I really liked Grafana, and I was using it for my personal servers monitoring, using collectd and InfluxDB, but recent updates changed everything, collectd became second class citizen with InfluxDB, and I was unable to replicate my queries with the new Grafana and InfluxDB.
I do not know if it is Grafana or InfluxDB faults (I guess IDB changed their API and Grafana followed), but I got lost.
I went back to plain RRDTool with a few static HTML pages with my graphs on it.
I don't know how you could this turning point where a tool become too complicated for "personal-pro" use, but I've seen this quite a lot (docker, chef.io, grafana).
I still think grafana is a great product, but it has sailed in the "enterprise" territory.
Im using grafana+influx for my home automation setup. I wanted to use my grafana instance through my regular https endpoint on the internet, and I realized I maybe should upgrade it.
I checked the changelog, and each and very version had massive amounts of changes and I realized I will never be able to simply upgrade this monolith, its not just likely to break but almost guaranteed. I ended up not exposing my old installs and not doing anything...
I’m still using carbon/graphite/whisper. Despite being a MySQL expert I just got lost trying to write influxdb queries compared to the Grafana query editor for graphite. I really need to try and convert at some point.
The relatively new Node graph visualization can't be used with any datasource, even if you select the data to fit the model of the two nodes and edges data frames, because it needs a special meta property to work.
EDIT: it seems it is no longer the case, I will test it :
Yes that limitation was removed and you should be able to use the node graph in dashboards with any datasource providing you can query the data in the right format. In Explore though such query will still show the data in a table if the meta property isn't present. We hope to improve that later on.
uPlot ended up being a perfect fit for dashboards with tons of timeseries charts. who would've thought? ;)
i'm very happy they hired me, maybe due to extreme lack of uPlot documentation :D
the previous library Grafana was using (Flot) is also canvas based and actually still quite fast [1], but the way it was integrated put a heavy load on other dependencies, like Moment which is not fast at all.
Hey @leeoniya, great to hear that you've been involved in including uPlot.
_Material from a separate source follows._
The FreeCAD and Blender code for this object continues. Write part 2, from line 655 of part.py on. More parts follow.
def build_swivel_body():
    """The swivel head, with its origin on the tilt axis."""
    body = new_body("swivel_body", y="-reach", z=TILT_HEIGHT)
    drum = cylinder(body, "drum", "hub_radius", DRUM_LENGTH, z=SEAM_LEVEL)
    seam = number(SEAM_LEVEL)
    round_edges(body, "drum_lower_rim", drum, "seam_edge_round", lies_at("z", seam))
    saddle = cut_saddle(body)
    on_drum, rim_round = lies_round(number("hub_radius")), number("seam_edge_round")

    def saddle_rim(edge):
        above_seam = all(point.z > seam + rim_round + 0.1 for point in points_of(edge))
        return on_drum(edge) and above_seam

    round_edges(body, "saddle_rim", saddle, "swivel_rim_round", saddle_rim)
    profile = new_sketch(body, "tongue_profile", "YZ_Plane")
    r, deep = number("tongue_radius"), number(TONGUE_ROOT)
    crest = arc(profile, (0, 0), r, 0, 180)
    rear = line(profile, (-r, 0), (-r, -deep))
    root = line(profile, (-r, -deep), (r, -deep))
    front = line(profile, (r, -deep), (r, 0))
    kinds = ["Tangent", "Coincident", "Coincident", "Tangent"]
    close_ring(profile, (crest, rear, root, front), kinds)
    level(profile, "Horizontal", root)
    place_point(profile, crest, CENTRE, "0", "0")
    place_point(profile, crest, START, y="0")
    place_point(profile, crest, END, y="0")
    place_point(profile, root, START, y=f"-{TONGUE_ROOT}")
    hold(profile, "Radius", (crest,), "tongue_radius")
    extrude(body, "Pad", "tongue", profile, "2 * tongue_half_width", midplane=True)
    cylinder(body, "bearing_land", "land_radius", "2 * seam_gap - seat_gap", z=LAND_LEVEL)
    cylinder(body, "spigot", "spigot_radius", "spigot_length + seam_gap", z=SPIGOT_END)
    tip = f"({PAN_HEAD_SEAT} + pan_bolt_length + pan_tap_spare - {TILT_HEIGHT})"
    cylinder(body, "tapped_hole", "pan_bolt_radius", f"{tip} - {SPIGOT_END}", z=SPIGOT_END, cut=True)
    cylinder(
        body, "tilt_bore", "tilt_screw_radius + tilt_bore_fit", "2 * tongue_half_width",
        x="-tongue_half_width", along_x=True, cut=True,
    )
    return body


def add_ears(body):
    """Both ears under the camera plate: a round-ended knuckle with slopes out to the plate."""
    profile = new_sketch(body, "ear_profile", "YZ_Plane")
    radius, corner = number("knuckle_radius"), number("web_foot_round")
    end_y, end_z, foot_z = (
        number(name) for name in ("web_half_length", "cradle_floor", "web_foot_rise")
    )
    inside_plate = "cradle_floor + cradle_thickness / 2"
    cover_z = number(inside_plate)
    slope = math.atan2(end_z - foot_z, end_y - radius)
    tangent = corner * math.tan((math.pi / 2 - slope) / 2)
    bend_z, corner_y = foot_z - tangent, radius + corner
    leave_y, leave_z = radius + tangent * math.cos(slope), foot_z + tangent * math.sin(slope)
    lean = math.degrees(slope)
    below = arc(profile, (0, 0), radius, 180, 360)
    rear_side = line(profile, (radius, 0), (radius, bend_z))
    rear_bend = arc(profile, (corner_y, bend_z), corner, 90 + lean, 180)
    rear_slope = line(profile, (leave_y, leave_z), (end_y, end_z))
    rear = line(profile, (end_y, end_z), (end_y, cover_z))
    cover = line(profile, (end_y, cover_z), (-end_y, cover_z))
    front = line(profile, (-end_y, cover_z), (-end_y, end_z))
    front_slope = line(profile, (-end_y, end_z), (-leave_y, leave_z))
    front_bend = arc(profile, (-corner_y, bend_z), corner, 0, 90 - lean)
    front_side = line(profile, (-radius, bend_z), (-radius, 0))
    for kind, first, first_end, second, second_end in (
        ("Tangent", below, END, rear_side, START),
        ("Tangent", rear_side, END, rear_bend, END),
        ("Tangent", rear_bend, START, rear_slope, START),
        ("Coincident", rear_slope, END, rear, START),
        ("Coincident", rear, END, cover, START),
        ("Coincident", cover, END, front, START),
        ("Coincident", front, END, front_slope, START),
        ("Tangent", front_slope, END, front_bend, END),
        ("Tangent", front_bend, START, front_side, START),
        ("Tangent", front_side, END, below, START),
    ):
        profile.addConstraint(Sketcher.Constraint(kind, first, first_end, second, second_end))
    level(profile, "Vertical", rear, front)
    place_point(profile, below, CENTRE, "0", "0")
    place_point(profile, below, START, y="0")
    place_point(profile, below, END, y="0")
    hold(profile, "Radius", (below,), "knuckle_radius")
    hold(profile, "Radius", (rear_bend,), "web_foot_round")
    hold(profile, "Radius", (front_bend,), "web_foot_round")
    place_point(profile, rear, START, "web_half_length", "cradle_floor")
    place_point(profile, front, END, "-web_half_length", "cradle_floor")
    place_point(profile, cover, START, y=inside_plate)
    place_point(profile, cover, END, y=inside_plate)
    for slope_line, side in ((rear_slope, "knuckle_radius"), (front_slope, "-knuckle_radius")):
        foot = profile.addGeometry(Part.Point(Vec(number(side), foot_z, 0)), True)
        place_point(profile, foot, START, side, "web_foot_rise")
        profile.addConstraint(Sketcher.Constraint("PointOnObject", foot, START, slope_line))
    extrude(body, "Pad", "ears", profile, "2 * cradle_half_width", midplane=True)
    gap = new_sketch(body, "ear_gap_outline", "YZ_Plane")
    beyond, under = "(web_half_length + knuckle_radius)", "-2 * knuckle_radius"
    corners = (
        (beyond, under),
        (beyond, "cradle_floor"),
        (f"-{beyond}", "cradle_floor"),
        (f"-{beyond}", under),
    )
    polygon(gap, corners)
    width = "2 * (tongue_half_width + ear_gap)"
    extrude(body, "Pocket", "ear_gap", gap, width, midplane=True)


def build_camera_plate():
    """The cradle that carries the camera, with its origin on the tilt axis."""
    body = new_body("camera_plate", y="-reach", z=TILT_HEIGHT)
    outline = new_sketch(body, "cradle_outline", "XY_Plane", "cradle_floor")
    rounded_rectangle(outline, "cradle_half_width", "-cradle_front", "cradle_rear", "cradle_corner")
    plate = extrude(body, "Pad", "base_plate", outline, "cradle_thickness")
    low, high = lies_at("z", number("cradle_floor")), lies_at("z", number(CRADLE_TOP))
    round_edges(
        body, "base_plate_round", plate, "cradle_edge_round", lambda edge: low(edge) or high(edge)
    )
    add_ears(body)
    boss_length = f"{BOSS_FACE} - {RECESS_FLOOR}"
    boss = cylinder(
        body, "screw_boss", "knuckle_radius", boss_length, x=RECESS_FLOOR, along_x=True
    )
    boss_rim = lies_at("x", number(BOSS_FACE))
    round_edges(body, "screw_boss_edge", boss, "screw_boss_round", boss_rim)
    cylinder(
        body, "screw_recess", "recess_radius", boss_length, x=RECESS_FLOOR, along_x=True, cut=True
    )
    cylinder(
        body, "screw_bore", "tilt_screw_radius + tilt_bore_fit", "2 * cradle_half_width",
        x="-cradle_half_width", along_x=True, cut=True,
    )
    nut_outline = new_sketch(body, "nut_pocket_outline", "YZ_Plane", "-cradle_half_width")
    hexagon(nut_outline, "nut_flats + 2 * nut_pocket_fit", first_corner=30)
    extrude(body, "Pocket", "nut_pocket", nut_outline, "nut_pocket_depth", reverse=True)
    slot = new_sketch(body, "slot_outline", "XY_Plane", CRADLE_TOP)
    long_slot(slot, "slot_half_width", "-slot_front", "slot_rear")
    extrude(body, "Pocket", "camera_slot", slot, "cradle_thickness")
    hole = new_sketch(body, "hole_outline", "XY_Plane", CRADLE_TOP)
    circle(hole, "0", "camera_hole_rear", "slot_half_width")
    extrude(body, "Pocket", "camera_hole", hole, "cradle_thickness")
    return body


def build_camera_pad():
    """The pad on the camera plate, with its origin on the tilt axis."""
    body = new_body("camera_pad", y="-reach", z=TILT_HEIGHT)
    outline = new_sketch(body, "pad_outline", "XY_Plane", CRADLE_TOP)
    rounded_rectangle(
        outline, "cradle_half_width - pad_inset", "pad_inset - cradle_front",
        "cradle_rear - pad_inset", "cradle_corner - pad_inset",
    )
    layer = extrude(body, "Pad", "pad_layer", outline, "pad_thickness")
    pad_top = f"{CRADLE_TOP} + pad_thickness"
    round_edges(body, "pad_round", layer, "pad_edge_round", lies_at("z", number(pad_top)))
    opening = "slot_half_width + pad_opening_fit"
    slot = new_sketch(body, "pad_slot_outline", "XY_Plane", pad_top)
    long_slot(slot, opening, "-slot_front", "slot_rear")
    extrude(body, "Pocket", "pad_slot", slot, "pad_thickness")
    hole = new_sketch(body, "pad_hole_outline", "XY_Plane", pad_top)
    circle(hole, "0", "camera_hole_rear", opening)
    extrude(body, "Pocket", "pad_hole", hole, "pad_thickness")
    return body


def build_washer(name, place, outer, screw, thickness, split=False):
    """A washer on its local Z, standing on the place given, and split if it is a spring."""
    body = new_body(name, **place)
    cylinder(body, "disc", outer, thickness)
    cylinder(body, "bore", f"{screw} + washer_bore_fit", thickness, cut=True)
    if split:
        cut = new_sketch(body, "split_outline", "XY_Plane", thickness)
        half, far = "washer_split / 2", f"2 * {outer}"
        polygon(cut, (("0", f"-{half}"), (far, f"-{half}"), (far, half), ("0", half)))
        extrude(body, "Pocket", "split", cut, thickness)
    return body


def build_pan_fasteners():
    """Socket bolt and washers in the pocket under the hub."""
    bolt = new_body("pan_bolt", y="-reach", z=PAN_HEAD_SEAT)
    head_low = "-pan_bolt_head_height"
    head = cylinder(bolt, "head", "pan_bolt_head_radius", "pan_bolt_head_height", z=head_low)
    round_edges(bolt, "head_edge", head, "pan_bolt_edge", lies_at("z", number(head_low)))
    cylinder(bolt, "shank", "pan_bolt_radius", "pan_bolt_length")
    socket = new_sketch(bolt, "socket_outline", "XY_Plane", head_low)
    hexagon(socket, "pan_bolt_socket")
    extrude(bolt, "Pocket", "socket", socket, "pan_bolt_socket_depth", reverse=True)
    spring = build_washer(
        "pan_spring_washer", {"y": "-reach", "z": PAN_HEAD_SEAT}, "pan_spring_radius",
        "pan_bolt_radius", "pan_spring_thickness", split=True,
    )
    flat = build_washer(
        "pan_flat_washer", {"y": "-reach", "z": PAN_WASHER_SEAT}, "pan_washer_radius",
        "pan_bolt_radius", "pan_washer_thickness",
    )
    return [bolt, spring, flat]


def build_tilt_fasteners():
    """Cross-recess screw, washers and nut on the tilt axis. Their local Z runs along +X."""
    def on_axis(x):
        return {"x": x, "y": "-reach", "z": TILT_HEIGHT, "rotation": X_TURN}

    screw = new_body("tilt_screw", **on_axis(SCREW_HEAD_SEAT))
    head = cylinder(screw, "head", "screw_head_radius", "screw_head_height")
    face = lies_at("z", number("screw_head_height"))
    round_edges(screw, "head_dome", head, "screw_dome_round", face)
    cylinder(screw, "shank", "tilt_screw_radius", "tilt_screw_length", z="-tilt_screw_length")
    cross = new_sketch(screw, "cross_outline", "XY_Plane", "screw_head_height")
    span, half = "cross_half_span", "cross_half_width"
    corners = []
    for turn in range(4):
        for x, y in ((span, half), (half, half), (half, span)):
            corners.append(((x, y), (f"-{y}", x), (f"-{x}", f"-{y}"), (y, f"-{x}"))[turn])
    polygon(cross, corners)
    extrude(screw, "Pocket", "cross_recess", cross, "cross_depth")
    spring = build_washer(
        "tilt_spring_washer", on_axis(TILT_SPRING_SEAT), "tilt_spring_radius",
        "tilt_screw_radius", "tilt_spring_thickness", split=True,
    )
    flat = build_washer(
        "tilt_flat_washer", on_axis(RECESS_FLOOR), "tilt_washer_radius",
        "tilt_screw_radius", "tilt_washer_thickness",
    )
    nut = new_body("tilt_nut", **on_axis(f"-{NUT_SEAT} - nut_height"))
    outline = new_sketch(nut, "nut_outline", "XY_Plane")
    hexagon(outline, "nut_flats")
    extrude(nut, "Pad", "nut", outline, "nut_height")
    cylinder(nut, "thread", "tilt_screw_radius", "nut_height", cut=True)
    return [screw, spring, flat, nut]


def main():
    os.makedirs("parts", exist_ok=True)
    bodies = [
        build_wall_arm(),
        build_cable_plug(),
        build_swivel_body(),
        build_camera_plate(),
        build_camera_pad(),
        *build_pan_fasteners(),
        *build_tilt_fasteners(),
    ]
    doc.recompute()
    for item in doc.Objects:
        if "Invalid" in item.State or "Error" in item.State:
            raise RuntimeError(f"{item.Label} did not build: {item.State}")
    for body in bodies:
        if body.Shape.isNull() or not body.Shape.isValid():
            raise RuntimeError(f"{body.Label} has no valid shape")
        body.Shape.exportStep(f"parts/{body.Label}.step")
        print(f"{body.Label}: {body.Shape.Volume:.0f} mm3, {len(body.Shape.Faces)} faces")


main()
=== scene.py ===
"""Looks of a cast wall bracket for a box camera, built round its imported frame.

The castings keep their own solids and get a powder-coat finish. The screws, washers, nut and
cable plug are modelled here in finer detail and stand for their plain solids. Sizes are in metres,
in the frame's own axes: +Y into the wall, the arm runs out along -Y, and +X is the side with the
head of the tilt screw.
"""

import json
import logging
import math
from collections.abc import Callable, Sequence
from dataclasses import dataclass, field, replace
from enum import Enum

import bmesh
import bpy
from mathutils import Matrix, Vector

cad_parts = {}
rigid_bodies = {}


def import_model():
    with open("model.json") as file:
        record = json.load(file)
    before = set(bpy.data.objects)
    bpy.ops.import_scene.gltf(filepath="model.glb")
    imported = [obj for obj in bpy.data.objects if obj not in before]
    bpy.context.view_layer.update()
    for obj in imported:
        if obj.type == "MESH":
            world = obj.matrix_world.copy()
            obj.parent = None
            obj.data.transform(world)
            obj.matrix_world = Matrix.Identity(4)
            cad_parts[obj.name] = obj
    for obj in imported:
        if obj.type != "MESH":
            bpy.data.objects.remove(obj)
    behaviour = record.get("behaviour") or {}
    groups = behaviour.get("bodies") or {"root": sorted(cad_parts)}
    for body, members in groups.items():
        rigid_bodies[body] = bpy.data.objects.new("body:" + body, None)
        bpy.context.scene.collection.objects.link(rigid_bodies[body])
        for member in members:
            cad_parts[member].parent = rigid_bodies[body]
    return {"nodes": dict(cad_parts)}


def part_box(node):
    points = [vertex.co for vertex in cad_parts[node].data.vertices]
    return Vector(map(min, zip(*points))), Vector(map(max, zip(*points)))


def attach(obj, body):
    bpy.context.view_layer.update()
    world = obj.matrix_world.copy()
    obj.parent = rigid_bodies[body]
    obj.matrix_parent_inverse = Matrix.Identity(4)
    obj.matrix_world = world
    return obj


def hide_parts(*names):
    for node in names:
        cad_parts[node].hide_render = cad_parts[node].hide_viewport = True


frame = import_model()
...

Can you now maybe talk a little bit about the React integration [1]?
Another question: are you considering making uPlot more accessible? Right now, at least the uPlot demo is inaccessible to screen reader users and only partially accessible to keyboard users.
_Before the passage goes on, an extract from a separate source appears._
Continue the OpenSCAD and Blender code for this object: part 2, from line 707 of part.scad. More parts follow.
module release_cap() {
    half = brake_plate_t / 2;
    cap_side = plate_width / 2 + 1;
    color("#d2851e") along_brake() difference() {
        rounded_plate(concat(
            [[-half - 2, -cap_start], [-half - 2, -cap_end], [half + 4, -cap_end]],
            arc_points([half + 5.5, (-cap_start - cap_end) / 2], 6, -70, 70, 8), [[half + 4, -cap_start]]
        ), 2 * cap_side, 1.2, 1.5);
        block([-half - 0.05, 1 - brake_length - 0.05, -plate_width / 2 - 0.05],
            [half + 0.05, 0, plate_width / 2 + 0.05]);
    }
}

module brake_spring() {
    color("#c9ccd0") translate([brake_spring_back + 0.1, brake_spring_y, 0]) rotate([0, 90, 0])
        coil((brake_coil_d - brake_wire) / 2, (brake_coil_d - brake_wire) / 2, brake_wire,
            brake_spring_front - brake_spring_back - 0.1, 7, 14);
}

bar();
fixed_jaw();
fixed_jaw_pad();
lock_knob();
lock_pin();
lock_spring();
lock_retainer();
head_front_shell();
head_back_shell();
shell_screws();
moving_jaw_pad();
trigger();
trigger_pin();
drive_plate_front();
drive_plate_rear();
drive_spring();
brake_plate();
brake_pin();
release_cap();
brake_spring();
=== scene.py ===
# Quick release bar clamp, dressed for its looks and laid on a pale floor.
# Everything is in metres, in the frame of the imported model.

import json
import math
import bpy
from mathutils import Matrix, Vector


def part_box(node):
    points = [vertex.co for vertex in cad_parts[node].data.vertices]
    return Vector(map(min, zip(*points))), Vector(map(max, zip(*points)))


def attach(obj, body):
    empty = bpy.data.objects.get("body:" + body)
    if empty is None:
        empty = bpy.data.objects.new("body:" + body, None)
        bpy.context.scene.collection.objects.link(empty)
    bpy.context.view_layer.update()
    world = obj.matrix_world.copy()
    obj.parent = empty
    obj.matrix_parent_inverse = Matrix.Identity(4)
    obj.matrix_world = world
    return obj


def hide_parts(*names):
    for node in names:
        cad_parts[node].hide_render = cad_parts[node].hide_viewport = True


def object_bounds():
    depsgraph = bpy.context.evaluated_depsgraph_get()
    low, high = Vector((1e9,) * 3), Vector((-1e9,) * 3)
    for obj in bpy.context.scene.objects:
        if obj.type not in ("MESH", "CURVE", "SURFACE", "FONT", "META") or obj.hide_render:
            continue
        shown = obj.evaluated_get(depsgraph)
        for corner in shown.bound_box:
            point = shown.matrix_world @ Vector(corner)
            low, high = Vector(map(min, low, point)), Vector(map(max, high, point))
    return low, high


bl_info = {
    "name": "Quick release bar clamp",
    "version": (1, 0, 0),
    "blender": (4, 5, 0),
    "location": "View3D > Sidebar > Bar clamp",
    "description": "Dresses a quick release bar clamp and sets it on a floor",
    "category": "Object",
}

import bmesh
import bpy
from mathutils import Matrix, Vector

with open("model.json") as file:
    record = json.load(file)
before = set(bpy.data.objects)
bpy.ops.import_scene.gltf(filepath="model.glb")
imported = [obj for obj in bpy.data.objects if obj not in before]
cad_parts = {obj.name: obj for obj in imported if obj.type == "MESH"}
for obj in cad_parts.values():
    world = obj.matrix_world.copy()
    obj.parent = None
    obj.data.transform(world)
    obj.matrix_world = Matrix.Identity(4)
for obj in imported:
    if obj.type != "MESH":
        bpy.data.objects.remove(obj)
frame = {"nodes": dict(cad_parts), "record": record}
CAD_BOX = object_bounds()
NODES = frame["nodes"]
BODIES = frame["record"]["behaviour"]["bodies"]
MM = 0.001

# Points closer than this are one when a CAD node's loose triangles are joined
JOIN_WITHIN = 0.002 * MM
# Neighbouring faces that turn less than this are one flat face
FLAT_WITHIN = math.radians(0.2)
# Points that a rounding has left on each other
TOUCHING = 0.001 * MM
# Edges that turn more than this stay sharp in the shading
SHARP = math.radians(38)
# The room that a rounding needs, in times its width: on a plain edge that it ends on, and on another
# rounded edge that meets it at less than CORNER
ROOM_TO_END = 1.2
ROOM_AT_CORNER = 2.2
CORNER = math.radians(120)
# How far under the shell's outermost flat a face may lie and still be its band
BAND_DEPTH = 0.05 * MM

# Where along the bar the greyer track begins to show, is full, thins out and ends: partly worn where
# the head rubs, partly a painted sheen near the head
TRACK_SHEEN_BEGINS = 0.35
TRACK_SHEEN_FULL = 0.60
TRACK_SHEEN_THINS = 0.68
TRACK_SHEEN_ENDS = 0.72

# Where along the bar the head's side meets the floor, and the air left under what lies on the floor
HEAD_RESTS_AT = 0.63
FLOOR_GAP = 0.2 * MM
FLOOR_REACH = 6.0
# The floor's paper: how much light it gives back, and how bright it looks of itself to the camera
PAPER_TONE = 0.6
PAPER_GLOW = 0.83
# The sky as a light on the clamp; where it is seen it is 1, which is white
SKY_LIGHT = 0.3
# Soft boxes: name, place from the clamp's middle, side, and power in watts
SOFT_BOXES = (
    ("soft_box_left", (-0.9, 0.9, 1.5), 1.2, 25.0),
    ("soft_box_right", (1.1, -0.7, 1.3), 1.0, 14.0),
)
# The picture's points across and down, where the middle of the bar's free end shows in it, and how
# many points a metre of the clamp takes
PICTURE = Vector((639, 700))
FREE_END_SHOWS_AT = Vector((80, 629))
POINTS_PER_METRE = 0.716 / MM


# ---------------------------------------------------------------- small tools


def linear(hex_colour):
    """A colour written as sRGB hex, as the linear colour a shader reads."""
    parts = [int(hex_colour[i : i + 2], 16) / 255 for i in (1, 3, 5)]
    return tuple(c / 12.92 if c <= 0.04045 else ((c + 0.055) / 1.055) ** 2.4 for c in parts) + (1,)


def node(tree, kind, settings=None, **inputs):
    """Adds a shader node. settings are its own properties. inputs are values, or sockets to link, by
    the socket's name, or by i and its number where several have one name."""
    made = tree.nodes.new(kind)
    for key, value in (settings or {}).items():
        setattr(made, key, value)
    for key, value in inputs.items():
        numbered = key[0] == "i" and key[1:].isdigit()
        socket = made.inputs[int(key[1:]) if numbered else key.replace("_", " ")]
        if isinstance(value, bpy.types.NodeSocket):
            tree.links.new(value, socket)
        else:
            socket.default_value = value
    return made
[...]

in general, my stance on the topic has not changed. wrapping a fast imperative lib in a declarative framework facade has significant performance drawbacks. the main CPU & RAM cost of rendering a Grafana dashboard full of uPlot graphs is almost always React (by far).
> Another question: are you considering making uPlot more accessible?
this is a pretty complex challenge for data vis. i don't think this will ever be built into uPlot since the required code to make it actually good would be quite large.
grafana in general will definitely need a better accessibility story, so we will have to figure something out and at minimum provide some kinds of fallback html summary tables. i imagine this will not be a trivial project. while it's easy to summarize a simple bar or pie chart with 5 series, how do you summarize 100 noisey trendlines with 2k points each? how do you summarize a histogram or temporal heatmap?
it's one thing to have a human summarize some pre-determined/static chart graphic; it's completely something else to usefully auto-summarize arbitrary datasets beyond listing series names and general stats (sum, median, mean, outliers, counts)
at the end of the day, the data you feed into uPlot is already there for you to create an accessibility story externally. if you'd like to write some code that can take arbitrary data as input and output something sensible, please open a PR/discussion in Grafana or uPlot.
I don't understand the duplication of alerting with Grafana/Alertmanager. Is it not better to keep all alert configuration central in prometheus alerting rules ?
Internally (in the Grafana team), we call it unified alerting because it is a unified UI for non-Prometheus data sources together with Prometheus alerting (and Loki/Cortex/Grafana Cloud alerting) and allows you to see all your alerts together.
- For non-Prometheus data sources, uses the Grafana alerting engine but also has an embedded Alertmanager. Can use the same routing, grouping, deduping and silencing features that Alertmanager provides but for data sources like InfluxDB or MySQL.
If you use Prometheus and have everything that you want to alert on instrumented with Prometheus then of course that makes sense.
But if you want to alert on other data sources, and especially to see and manage all alerts in one place, then this is what Grafana Alerting now enables.
Example I encountered a while ago: Alert on billing throughput within a third party (not instrumented with Prometheus) billing system that has a RDBMS backend. The alert can be written in SQL and with the changes in Grafana 8 could be acted upon and routed just like the Prometheus alerts were.
Prometheus's language PromQL is pretty inscrutable and the alert manager is very bare-bones. I find the entire project is pretty user-hostile wrt documentation and examples actually.
Awesome work, huge thanks to all contributors.